Happy Birthday GDPR! You are now two years old – about time we started taking you seriously. The State Representative for Data Protection and Information Freedom Rhineland-Palatinate (LfDI) must have thought likewise when it published its “Action Plan 2020” at the beginning of May. The overall picture: “2020 will be characterised by the systematic resolution and sanctioning of established data protection breaches” – even if currently, the focus of other companies is certainly elsewhere…
Is the grace period over now?
As early as March 2020 the LfDI published its “Concept for Effective Implementation of Data Protection Law in Rhineland Palatinate”,following up the implementation of its action plan. Despite Corona the LfDI has declared the grace period over and announced the implementation of the data protection conference’s (DSK’s) position in the area of website tracking. As stated in the action plan, this step will entail “coordinated checks together with the other German data protection authorities are planned and expected to kick off in 2020”
Data protection breaches notifications reach the LfDI in two possible ways: either (a) via a complaint from a consumer or (b) through active checks conducted by the supervisory board. The most frequent reasons for a breach? Mainly complaints about the unauthorised forwarding of data to third parties alongside matters related to the regarding tracking activity on websites.
Significant increase in fine proceedings
Even though the expected wave of fine proceedings after the GDPR’s introduction did not materialise, there has been a lot of action in the last two months with fines. According to a survey conducted by the Handelsblatt on the data protection authorities in German states, only 40 fines were levied in 2018 after GDPR came into effect. However, 2019 showed a significant increase with 187 fines (as of Dec. 2019). The clear trend: The implementation of the GDPR is gaining momentum following a comparatively long grace period (including the two-year transition phase from May 2016!).
⇨ Data protection breaches are now being systematically pursued.
Reported breaches relatively high compared to elsewhere in Europe
Compared with our European neighbours, the number of reported GDPR breaches in Germany is relatively high. Only the United Kingdom and the Netherlands report a similar number. According to the Handelsblatt at least 234 companies have committed GDPR breaches serious enough that have led the European data protection authorities to levy fines amounting to over 467 million Euros. In Germany the fines during this period have amounted to around 25 million Euros.
Investment in data protection is worth it
It is certainly true that the GDPR’s introduction was not a cause of celebration for most associations, companies and authorities. On the contrary – the GDPR was met with resentment at first. Complying by it meant strong time commitment, nerves and a major investment of financial resources. Nevertheless, the opportunity cost of not abiding, and thus the risk of being charged with hefty fines, meant a far larger cost than the investment for compliance.
The legal situation remains unclear
Currently, even two years after the GDPR came into force, data protection remains a “work in progress” across Europe, including Germany. Many details remain unclarified and important rulings are yet to be decided upon.
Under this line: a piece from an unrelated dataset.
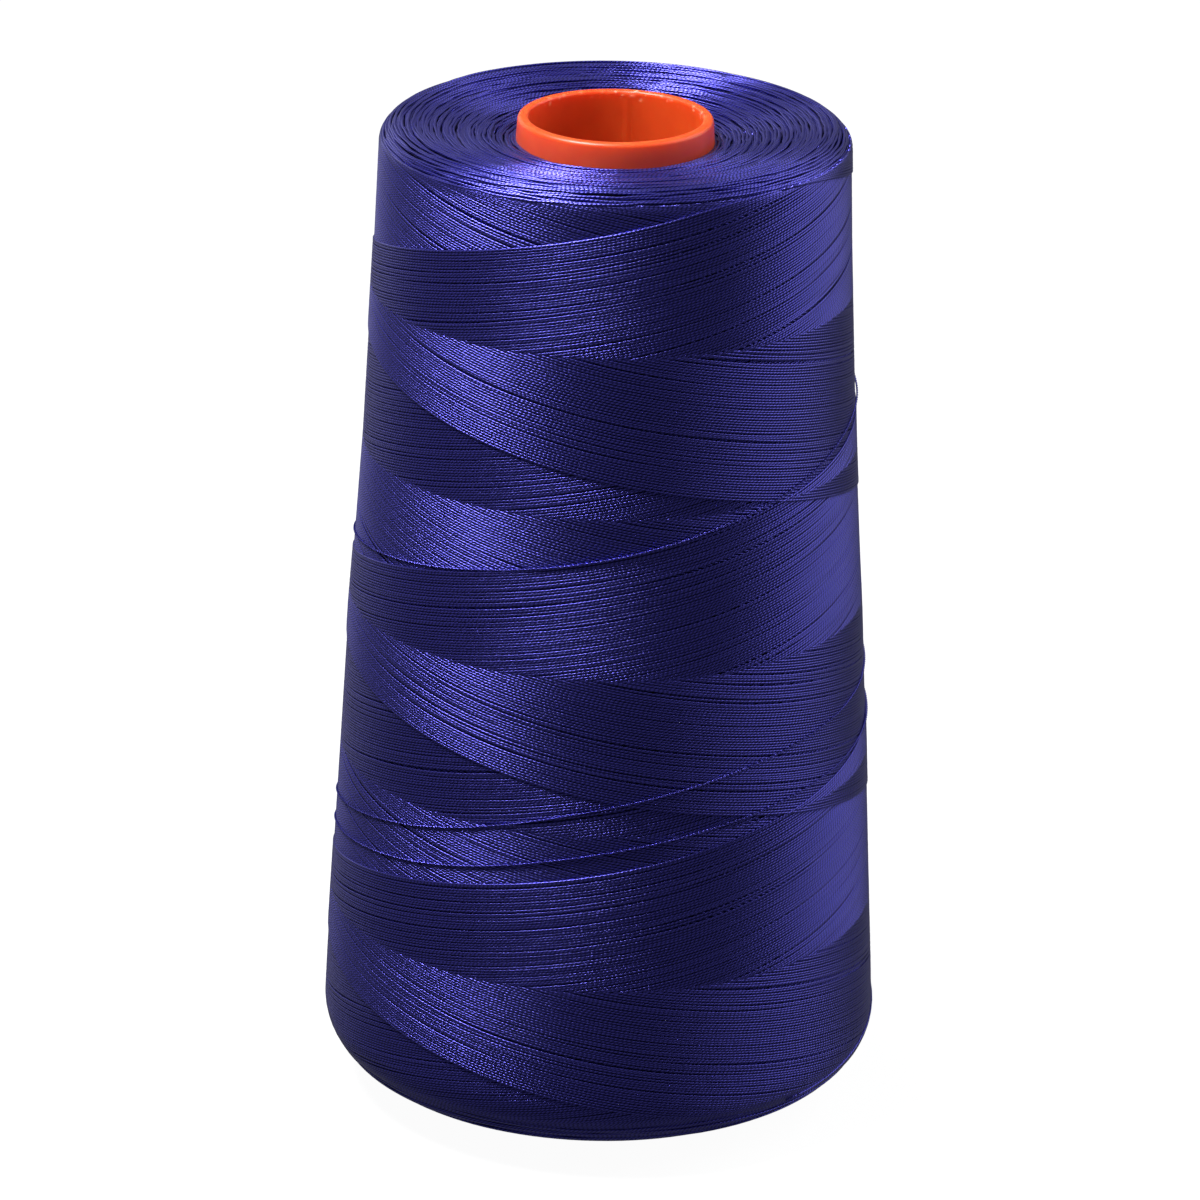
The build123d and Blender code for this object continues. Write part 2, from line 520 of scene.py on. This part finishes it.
def core_piece(material):
    """The moulded core, with a seam down its back wall and nicks in the rim from handling."""
    rows = core_rows()
    columns = 360
    angle = np.arange(columns) * 2 * pi / columns
    along = np.roll(rows, -1, axis=0) - np.roll(rows, 1, axis=0)
    along /= np.linalg.norm(along, axis=1, keepdims=True)
    normal_r, normal_z = along[:, 1:], -along[:, :1]
    r, z = rows[:, :1], rows[:, 1:]
    dent = np.zeros((len(rows), columns))
    rng = np.random.default_rng(5)
    for _ in range(NICKS):
        where = pi + rng.normal(0, 1.0)
        at_r = BORE_RADIUS + rng.uniform(0.0, 0.35) * MM
        at_z = core_high.z - rng.uniform(0.0, 0.9) * MM
        size = rng.uniform(0.08, 0.17) * MM
        turn = (angle[None] - where + pi) % (2 * pi) - pi
        sideways = turn * BORE_RADIUS * rng.uniform(0.5, 1.2)
        distance2 = sideways**2 + (r - at_r) ** 2 + (z - at_z) ** 2
        dent += rng.uniform(-1, 1) * NICK_DEPTH * np.exp(-distance2 / size**2)
    # Painted highlight: how much each place near a nick is painted lighter.
    nick_glint = np.clip(np.abs(dent) / (0.6 * NICK_DEPTH), 0, 1)
    inner = (normal_r < SEAM_FACING) & (z > RIM_HEIGHT)
    seam = (angle[None] - SEAM_ANGLE) * BORE_RADIUS / SEAM_WIDTH
    dent += np.where(inner, SEAM_HEIGHT, 0) * np.exp(-(seam**2))
    radius = r + dent * normal_r
    height = z + dent * normal_z
    points = np.stack([radius * np.sin(angle), -radius * np.cos(angle), height], -1)
    row, column = np.meshgrid(np.arange(len(rows)), np.arange(columns), indexing="ij")
    next_row = (row + 1) % len(rows)
    next_column = (column + 1) % columns
    quads = np.stack(
        [row * columns + column, row * columns + next_column,
         next_row * columns + next_column, next_row * columns + column], -1,
    ).reshape(-1, 4)
    u = np.stack([column, column + 1, column + 1, column], -1) / columns
    v = np.stack([row, row, row + 1, row + 1], -1) / len(rows)
    piece = mesh_object("core_moulding", points.reshape(-1, 3), quads, np.stack([u, v], -1))
    nick_glint_layer = piece.data.attributes.new("nick_glint", "FLOAT", "POINT")
    nick_glint_layer.data.foreach_set("value", nick_glint.astype(np.float32).ravel())
    finish_piece(piece, material, "core_cone", slot="core_plastic")


# ---- materials -----------------------------------------------------------------------
def new_material(name):
    """A new node material, with its nodes, links and surface shader."""
    material = bpy.data.materials.new(name)
    material.use_nodes = True
    nodes = material.node_tree.nodes
    return material, nodes, material.node_tree.links, nodes["Principled BSDF"]


def math_node(nodes, links, operation, *values):
    """The result of a math node whose inputs are numbers or other nodes' results."""
    node = nodes.new("ShaderNodeMath")
    node.operation = operation
    for socket, value in zip(node.inputs, values):
        if isinstance(value, (int, float)):
            socket.default_value = value
        else:
            links.new(value, socket)
    return node.outputs[0]


def thread_material():
    """Mercerised two-ply thread: a bead for each ply crossing, painted shade that darkens the grooves
    between the plies, and strands that differ a little.
    """
    material, nodes, links, surface = new_material("two_ply_thread")
    uv = nodes.new("ShaderNodeUVMap")
    uv.uv_map = "strand"
    split = nodes.new("ShaderNodeSeparateXYZ")
    links.new(uv.outputs[0], split.inputs[0])
    along, across = split.outputs[0], split.outputs[1]
    slant = math_node(nodes, links, "MULTIPLY", across, 2.0)
    phase = math_node(nodes, links, "ADD", along, slant)
    wave = math_node(nodes, links, "SINE", math_node(nodes, links, "MULTIPLY", phase, pi))
    ridge = math_node(nodes, links, "ABSOLUTE", wave)
    strand_number = math_node(nodes, links, "FLOOR", across)
    random = nodes.new("ShaderNodeTexWhiteNoise")
    random.noise_dimensions = "1D"
    links.new(strand_number, random.inputs["W"])
    # Painted shade: the colour runs from near black in the ply grooves to full blue on the bead
    # crests.
    colour = nodes.new("ShaderNodeValToRGB")
    colour.color_ramp.elements[0].color = (0.005, 0.005, 0.07, 1)
    colour.color_ramp.elements[1].color = (0.088, 0.080, 0.58, 1)
    shade = math_node(nodes, links, "MULTIPLY_ADD", random.outputs[0], 0.12, -0.06)
    groove_shade_and_tint = math_node(nodes, links, "ADD", ridge, shade)
    links.new(groove_shade_and_tint, colour.inputs[0])
    links.new(colour.outputs[0], surface.inputs["Base Color"])
    bump = nodes.new("ShaderNodeBump")
    bump.inputs["Strength"].default_value = 1.0
    bump.inputs["Distance"].default_value = 0.020 * MM
    links.new(ridge, bump.inputs["Height"])
    links.new(bump.outputs[0], surface.inputs["Normal"])
    links.new(bump.outputs[0], surface.inputs["Coat Normal"])
    surface.inputs["Roughness"].default_value = 0.28
    surface.inputs["Metallic"].default_value = 0.85
    surface.inputs["Specular IOR Level"].default_value = 0.5
    surface.inputs["Coat Weight"].default_value = 0.3
    surface.inputs["Coat Roughness"].default_value = 0.30
    surface.inputs["Sheen Weight"].default_value = 0.06
    surface.inputs["Sheen Roughness"].default_value = 0.4
    surface.inputs["Sheen Tint"].default_value = (0.6, 0.55, 1.0, 1)
    return material


def painted_shade_material():
    """Painted shade: thread deep in the winding, coloured matt and almost black."""
    material, nodes, links, surface = new_material("winding_painted_shade")
    noise = nodes.new("ShaderNodeTexNoise")
    noise.inputs["Scale"].default_value = 900
    colour = nodes.new("ShaderNodeValToRGB")
    colour.color_ramp.elements[0].color = (0.006, 0.004, 0.04, 1)
    colour.color_ramp.elements[1].color = (0.016, 0.010, 0.10, 1)
    links.new(noise.outputs[0], colour.inputs[0])
    links.new(colour.outputs[0], surface.inputs["Base Color"])
    surface.inputs["Roughness"].default_value = 0.8
    return material


def core_material():
    """Moulded polypropylene: satin, with faint flow marks, and nicks painted lighter as painted
    highlights.
    """
    material, nodes, links, surface = new_material("core_plastic")
    place = nodes.new("ShaderNodeTexCoord")
    noise = nodes.new("ShaderNodeTexNoise")
    noise.inputs["Scale"].default_value = 300
    links.new(place.outputs["Object"], noise.inputs["Vector"])
    colour = nodes.new("ShaderNodeValToRGB")
    colour.color_ramp.elements[0].color = (0.64, 0.062, 0.008, 1)
    colour.color_ramp.elements[1].color = (0.78, 0.095, 0.014, 1)
    links.new(noise.outputs[0], colour.inputs[0])
    # Painted highlight: nicked places are mixed towards a pale pink.
    nick_glint = nodes.new("ShaderNodeAttribute")
    nick_glint.attribute_name = "nick_glint"
    glint_mix = nodes.new("ShaderNodeMix")
    glint_mix.data_type = "RGBA"
    links.new(nick_glint.outputs["Fac"], glint_mix.inputs["Factor"])
    links.new(colour.outputs[0], glint_mix.inputs[6])
    glint_mix.inputs[7].default_value = (0.90, 0.36, 0.22, 1)
    links.new(glint_mix.outputs[2], surface.inputs["Base Color"])
    bump = nodes.new("ShaderNodeBump")
    bump.inputs["Strength"].default_value = 0.15
    bump.inputs["Distance"].default_value = 0.02 * MM
    links.new(noise.outputs[0], bump.inputs["Height"])
    links.new(bump.outputs[0], surface.inputs["Normal"])
    surface.inputs["Roughness"].default_value = 0.35
    surface.inputs["Specular IOR Level"].default_value = 0.35
    surface.inputs["Coat Weight"].default_value = 0.3
    surface.inputs["Coat Roughness"].default_value = 0.5
    surface.inputs["Subsurface Weight"].default_value = 0.6
    surface.inputs["Subsurface Radius"].default_value = (1.0, 0.25, 0.08)
    surface.inputs["Subsurface Scale"].default_value = 3.0 * MM
    return material


# ---- studio --------------------------------------------------------------------------
VIEW_ELEVATION = radians(21.15)
VIEW_DISTANCE = 0.7138
VIEW_HEIGHT = 0.059
VIEW_LENS = 186.4
VIEW_ROLL = 0.02005
FLOOR_SIZE = 12.0
LIGHTS_HEIGHT = 0.06             # the lights aim at the axis at this height
VIEW_SHIFT = (-0.00508, -0.00242)
FLOOR_SHADE = 0.10
FLOOR_GLOW = 0.96                # the floor of a white cove, lit from below
AMBIENT = 0.115                  # the cove's light on the spool
COVE_WHITE = 1.0                 # the cove as the camera sees it


def add_camera():
    """A long lens in front of the spool, looking down at it and tilted a little."""
    data = bpy.data.cameras.new("camera")
    camera = bpy.data.objects.new("camera", data)
    bpy.context.scene.collection.objects.link(camera)
    back = Vector((0, -cos(VIEW_ELEVATION), sin(VIEW_ELEVATION)))
    right = Vector((1, 0, 0))
    up = back.cross(right)
    tilted_right = right * cos(VIEW_ROLL) + up * sin(VIEW_ROLL)
    tilted_up = up * cos(VIEW_ROLL) - right * sin(VIEW_ROLL)
    turn = Matrix((tilted_right, tilted_up, back)).transposed().to_4x4()
    place = Vector((0, 0, VIEW_HEIGHT)) + back * VIEW_DISTANCE
    camera.matrix_world = Matrix.Translation(place) @ turn
    data.lens = VIEW_LENS
    data.sensor_width = 36
    data.shift_x, data.shift_y = VIEW_SHIFT
    data.clip_start = 0.01
    bpy.context.scene.camera = camera


def add_floor():
    """A pale floor that runs on past the picture on every side."""
    mesh = bpy.data.meshes.new("floor")
    half = FLOOR_SIZE / 2
    mesh.from_pydata(
        [(-half, -half, 0), (half, -half, 0), (half, half, 0), (-half, half, 0)], [], [(0, 1, 2, 3)]
    )
    floor = bpy.data.objects.new("floor", mesh)
    bpy.context.scene.collection.objects.link(floor)
    material, nodes, links, surface = new_material("pale_floor")
    surface.inputs["Base Color"].default_value = (FLOOR_SHADE, FLOOR_SHADE, FLOOR_SHADE, 1)
    surface.inputs["Roughness"].default_value = 0.9
    surface.inputs["Emission Color"].default_value = (1, 1, 1, 1)
    surface.inputs["Emission Strength"].default_value = FLOOR_GLOW
    floor.data.materials.append(material)
    floor.visible_diffuse = False
    floor.visible_glossy = False


def add_light(name, direction, distance, size, power):
    """A round soft light that aims at the middle of the spool from a direction."""
    data = bpy.data.lights.new(name, "AREA")
    data.shape = "DISK"
    data.size = size
    data.energy = power
    light = bpy.data.objects.new(name, data)
    bpy.context.scene.collection.objects.link(light)
    aim = direction.normalized()
    light.location = Vector((0, 0, LIGHTS_HEIGHT)) + aim * distance
    light.rotation_euler = aim.to_track_quat("Z", "Y").to_euler()


def add_studio():
    """A white cove with a softbox overhead and a card on each side."""
    add_floor()
    add_light("overhead_softbox", Vector((-0.365, -0.12, 0.92)), distance=0.42, size=0.17, power=3.05)
    add_light("right_card", Vector((0.85, 0.18, 0.55)), distance=0.5, size=0.55, power=1.25)
    add_light("left_card", Vector((-0.7, 1.0, 0.35)), distance=0.7, size=0.40, power=0.3)
    world = bpy.data.worlds.new("studio")
    world.use_nodes = True
    nodes, links = world.node_tree.nodes, world.node_tree.links
    background = nodes["Background"]
    background.inputs["Color"].default_value = (1, 1, 1, 1)
    seen = nodes.new("ShaderNodeLightPath")
    strength = nodes.new("ShaderNodeMapRange")
    links.new(seen.outputs["Is Camera Ray"], strength.inputs["Value"])
    strength.inputs["To Min"].default_value = AMBIENT
    strength.inputs["To Max"].default_value = COVE_WHITE
    links.new(strength.outputs["Result"], background.inputs["Strength"])
    bpy.context.scene.world = world
    bpy.context.scene.view_settings.view_transform = "Standard"


add_camera()
add_studio()
thread = thread_material()
body_of_winding(painted_shade_material())
side_winding(thread)
end_faces(thread)
core_piece(core_material())
loose_turns(thread)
No wonder that even experienced Data Protection Officers (DPOs) lose sight of how legally compliant gathering, processing and saving of personal data should look, given the complex legal situation.
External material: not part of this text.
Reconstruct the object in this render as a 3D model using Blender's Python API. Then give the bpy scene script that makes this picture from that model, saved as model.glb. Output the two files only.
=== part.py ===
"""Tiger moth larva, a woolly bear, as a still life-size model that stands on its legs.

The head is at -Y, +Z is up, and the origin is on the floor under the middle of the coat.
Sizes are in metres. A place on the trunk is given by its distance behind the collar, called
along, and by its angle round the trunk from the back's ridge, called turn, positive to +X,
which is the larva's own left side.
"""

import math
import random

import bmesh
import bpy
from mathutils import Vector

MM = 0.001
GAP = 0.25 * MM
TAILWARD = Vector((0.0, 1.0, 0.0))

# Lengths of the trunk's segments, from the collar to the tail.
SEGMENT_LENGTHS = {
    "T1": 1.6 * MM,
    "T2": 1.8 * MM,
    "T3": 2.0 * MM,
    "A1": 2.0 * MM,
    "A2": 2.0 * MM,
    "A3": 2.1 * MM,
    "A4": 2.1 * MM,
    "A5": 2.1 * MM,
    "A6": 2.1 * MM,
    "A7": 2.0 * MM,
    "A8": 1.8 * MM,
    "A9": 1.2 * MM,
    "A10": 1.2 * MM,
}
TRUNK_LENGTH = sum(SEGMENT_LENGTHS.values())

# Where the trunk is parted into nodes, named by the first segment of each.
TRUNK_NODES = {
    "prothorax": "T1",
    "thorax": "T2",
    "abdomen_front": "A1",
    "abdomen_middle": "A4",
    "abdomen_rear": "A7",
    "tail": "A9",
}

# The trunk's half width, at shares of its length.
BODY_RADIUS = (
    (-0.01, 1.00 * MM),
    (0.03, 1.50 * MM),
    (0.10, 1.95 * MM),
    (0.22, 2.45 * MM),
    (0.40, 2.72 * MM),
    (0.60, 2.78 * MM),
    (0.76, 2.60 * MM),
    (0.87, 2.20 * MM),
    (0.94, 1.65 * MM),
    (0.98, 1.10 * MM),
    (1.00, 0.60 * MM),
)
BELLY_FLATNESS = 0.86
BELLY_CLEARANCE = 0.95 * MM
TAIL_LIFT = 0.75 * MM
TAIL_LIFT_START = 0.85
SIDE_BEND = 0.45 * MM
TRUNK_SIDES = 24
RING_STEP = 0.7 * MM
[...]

Consent Management offers a solution
A glimmer of hope: Obtaining consent in a clean manner to use data is technically considerably complicated but can be accomplished with comparative ease using a Consent Management Platform (CMP).
In addition to complete visibility of all the gathered data, a CMP also offers companies the ability to react quickly to legal changes as the settings can be changed with just a few clicks. This ensures data owners are on the safe side and able to seamlessly document consent in the event of a caution or audit from the data protection authorities – and view the GDPR’s third year of life with less dread and foreboding!